In [None]:
from jenga.tasks.reviews import VideogameReviewsTask
from jenga.evaluation.schema_stresstest import SchemaStresstest

import tensorflow_data_validation as tfdv

import numpy as np
import pandas as pd

### Instantiate the video game reviews task with a randomly chosen seed

In [None]:
seed = np.random.randint(2**32 - 1)

task = VideogameReviewsTask(seed=seed)

### Create a tfdv schema by first auto-infering it from training data and then adjusting it

In [None]:
train_data_stats = tfdv.generate_statistics_from_dataframe(task.train_data)
schema = tfdv.infer_schema(statistics=train_data_stats)
review_date_feature = tfdv.get_feature(schema, 'review_date')
review_date_feature.distribution_constraints.min_domain_mass = 0.0

In [None]:
schema

### Train the baseline model for the task

In [None]:
model = task.fit_baseline_model(task.train_data, task.train_labels)

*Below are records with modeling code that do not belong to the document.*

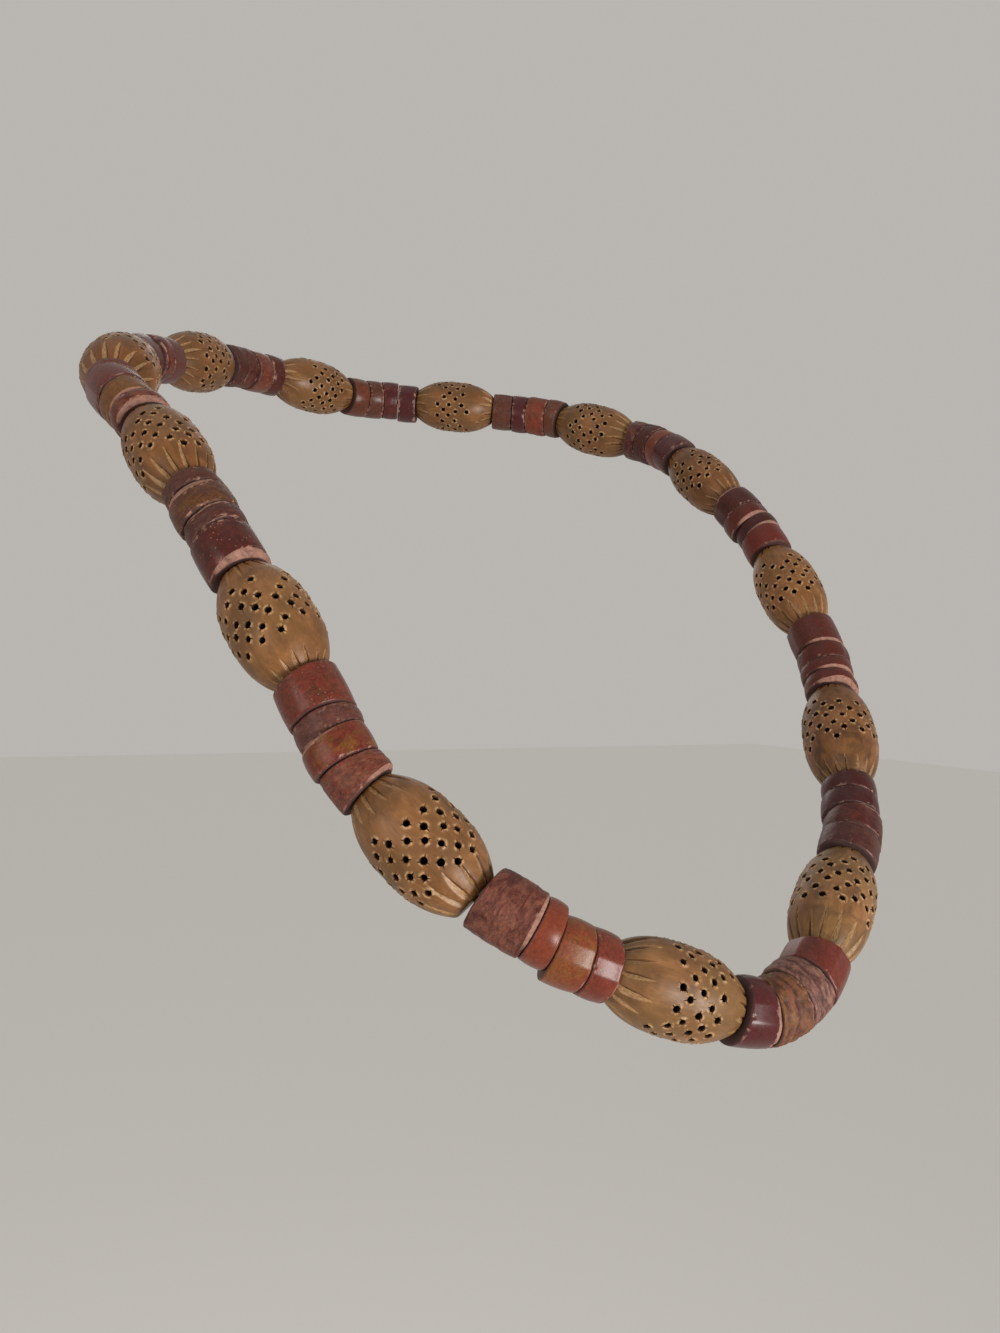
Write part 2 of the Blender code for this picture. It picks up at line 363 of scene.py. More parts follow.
def ringFaces(rows, around, first=0):
    # four-sided faces over rows of points that close both ways, like the skin of a ring
    faces = []
    for row in range(rows):
        here, above = first + row * around, first + (row + 1) % rows * around
        for index in range(around):
            after = (index + 1) % around
            faces.append((here + index, here + after, above + after, above + index))
    return faces


def latheMesh(name, profile, around):
    # a closed profile of (radius, height) turned full circle, so that the bore is part of the skin
    turns = np.linspace(0, 2 * math.pi, around, endpoint=False)
    points = [(radius * math.cos(turn), radius * math.sin(turn), height)
              for radius, height in profile for turn in turns]
    mesh = bpy.data.meshes.new(name)
    mesh.from_pydata(points, [], ringFaces(len(profile), around))
    return mesh


def turnedBlank(diameter, length):
    half = length / 2
    bore = beadValues["boreDiameterMm"] * mm / 2
    rim = beadValues["rimMm"] * mm
    end = barrelRadius(diameter, length, half)
    heights = np.linspace(-half + rim, half - rim, beadValues["rowsAlong"])
    side = [(barrelRadius(diameter, length, height), height) for height in heights]
    cap = [(end - 0.35 * rim, half - 0.18 * rim), (end - rim, half), ((end + bore) / 2, half), (bore, half)]
    top = cap
    bottom = [(radius, -height) for radius, height in reversed(cap)]
    return latheMesh("turnedBlank", bottom + side + top, beadValues["pointsAround"])


def makeDrills():
    # three drills, each a round bit with thin torn nicks that open towards the bead's skin
    group = bpy.data.collections.new("drillBits")
    around = 28
    cuts = {
        "first": {0: 1.0, 11: 0.8, 19: 0.5},
        "second": {2: 0.9, 9: 0.4, 16: 1.0},
        "third": {4: 1.0, 18: 0.7},
    }
    radius = beadValues["holeWidthMm"] * mm / 2
    under, over = 0.28 * mm, 0.25 * mm
    # height, share of the bit's width, how far the nicks have opened, how dark the wood is there
    levels = ((-beadValues["holeDepthMm"] * mm, 0.85, 0.0, 1.0), (-under, 1.0, 0.0, 1.0),
              (over, 1.06, (under + over) / under, 0.0))
    for name, nicks in cuts.items():
        points, dark = [], []
        for height, share, spread, darkness in levels:
            for index in range(around):
                turn = 2 * math.pi * index / around
                reach = radius * share + nicks.get(index, 0.0) * spread * beadValues["nickLengthMm"] * mm
                points.append((reach * math.cos(turn), reach * math.sin(turn), height))
                dark.append(darkness)
        # two caps, and the sides without the row that would close them into a ring
        faces = [tuple(reversed(range(around))), tuple(range(2 * around, 3 * around))]
        faces += ringFaces(3, around)[:2 * around]
        mesh = bpy.data.meshes.new(name + "Drill")
        mesh.from_pydata(points, [], faces)
        mesh.attributes.new("drilled", "FLOAT", "POINT").data.foreach_set("value", dark)
        group.objects.link(bpy.data.objects.new(name + "Drill", mesh))
    return group


def addInputs(tree, wanted):
    # the named inputs that the modifier shows, and one mesh out; gives the adding function and the inputs
    tree.interface.new_socket("Geometry", in_out="INPUT", socket_type="NodeSocketGeometry")
    for name, kind in wanted:
        tree.interface.new_socket(name, in_out="INPUT", socket_type="NodeSocket" + kind)
    tree.interface.new_socket("Geometry", in_out="OUTPUT", socket_type="NodeSocketGeometry")
    tree.is_modifier = True
    add = partial(addNode, tree)
    return add, add("NodeGroupInput").outputs


def setInputs(modifier, values):
    # a modifier's inputs go by the socket's identifier
    for item in modifier.node_group.interface.items_tree:
        if item.in_out == "INPUT" and item.name in values:
            modifier[item.identifier] = values[item.name]


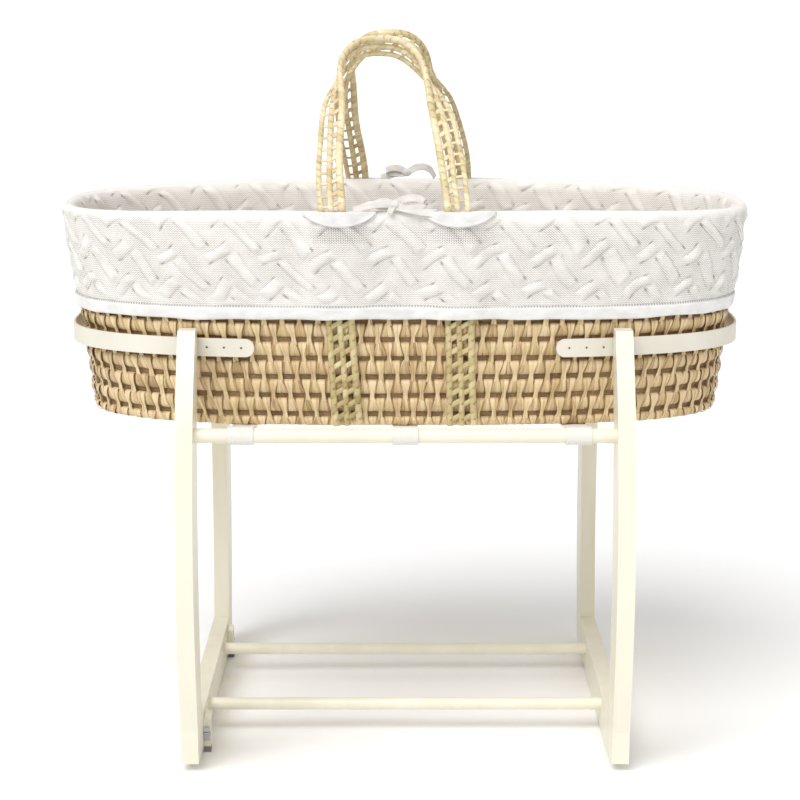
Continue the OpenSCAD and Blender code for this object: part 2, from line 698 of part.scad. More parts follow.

### Run a stress test for the schema and the model with 250 randomly chosen corruptions, and mark performance drops of 3% as failures

In [None]:
stress_test = SchemaStresstest()
results = stress_test.run(task, model, schema, num_corruptions=250, performance_threshold=.03)

### Look at the dataframe containing the results

In [None]:
results